I'm a little naive on this subject, but just wondering what are the use cases for in-memory columnar stores? I was under the impression that columnar stores are good for OLAP use cases involving massive amounts of data. For datasets that fit within memory, are there still benefits in organizing data in a columnar manner and are the performance gains appreciable?
Also see my comment above, but you find this kind of storage commonly in game development [0] where you are optimizing for batch access on specific columns to minimize cache misses. It's usually used as the storage layer for Entity Component Systems. It's also called data-oriented design [1]
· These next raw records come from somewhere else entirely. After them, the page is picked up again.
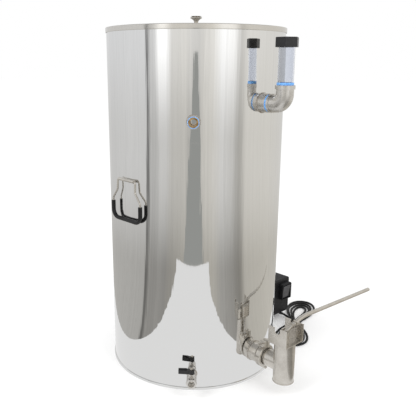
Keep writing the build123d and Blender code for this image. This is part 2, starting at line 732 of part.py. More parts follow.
with BuildPart() as sight_cap:
    with BuildSketch(Plane.XY.offset(CAP_BOTTOM)):
        with Locations((0, SIGHT_Y)):
            RegularPolygon(radius=CAP_FLATS / 2, side_count=6, major_radius=False, rotation=30)
    extrude(amount=CAP_TOP - CAP_BOTTOM)
    chamfer(sight_cap.edges().group_by(Axis.Z)[-1], 1.5)
    with BuildSketch(Plane.XY.offset(CAP_BOTTOM)):
        with Locations((0, SIGHT_Y)):
            Circle(SIGHT_PIPE_R + 0.35)
    extrude(amount=SIGHT_TOP + 0.5 - CAP_BOTTOM, mode=Mode.SUBTRACT)
keep(sight_cap, "sight_cap")

# Wraps of pipe-thread tape that show at the three joints.
with BuildPart() as thread_tape:
    with BuildSketch(Plane.XZ.offset(COUPLING_END)):
        with Locations((0, SIGHT_Z)):
            Circle(SIGHT_PIPE_R + 1.6)
            Circle(SIGHT_PIPE_R, mode=Mode.SUBTRACT)
    extrude(amount=TAPE_W)
    with BuildSketch(Plane.XY.offset(SIGHT_BAND_TOP)):
        with Locations((0, SIGHT_Y)):
            Circle(SIGHT_PIPE_R + 1.2)
            Circle(SIGHT_PIPE_R, mode=Mode.SUBTRACT)
    extrude(amount=TAPE_W)
    with BuildSketch(radial_plane(SIDE_AZ, 292, PORT_Z)):
        Circle(PORT_THREAD_R)
        Circle(PORT_SHANK_R, mode=Mode.SUBTRACT)
    extrude(amount=12.5)
keep(thread_tape, "thread_tape")

# =============================================================================
# Jacket port
# =============================================================================

PORT_END = 303.0

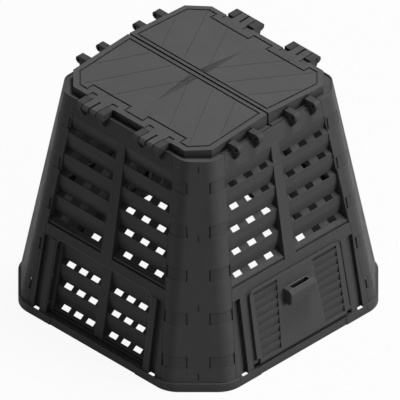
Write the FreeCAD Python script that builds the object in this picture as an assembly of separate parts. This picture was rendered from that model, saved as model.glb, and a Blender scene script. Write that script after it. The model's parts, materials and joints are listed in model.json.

I’m not sure about any performance gains or working with large datasets, but the ancient Metakit[1] was just a really pleasant relational algebra library ( ≠ SQL data model library, it could do e.g. relations as values which are difficult for row-oriented databases). I’d say that Metakit & OOMK in Tcl is strictly better than the relational part of Pandas in Python, except the documentation is somewhere between bad and nonexistent.
Not subject matter expert but few that come to mind: memory can become a bottleneck, reading sequential data instead of jumping pointers/reading useless data and trashing caches gives much better throughout, compression applied to columnar data is more efficient and can give a throughput boost when memory bw becomes a bottleneck on systems with high number of CPUs.
I am merely a dabbler in this area and definitely not an expert, but my understanding is that columnar stores tend to be substantially more efficient for analytical operations over large sets of in memory data by virtue of the data being easier to operate on with vectorized instructions like SIMD.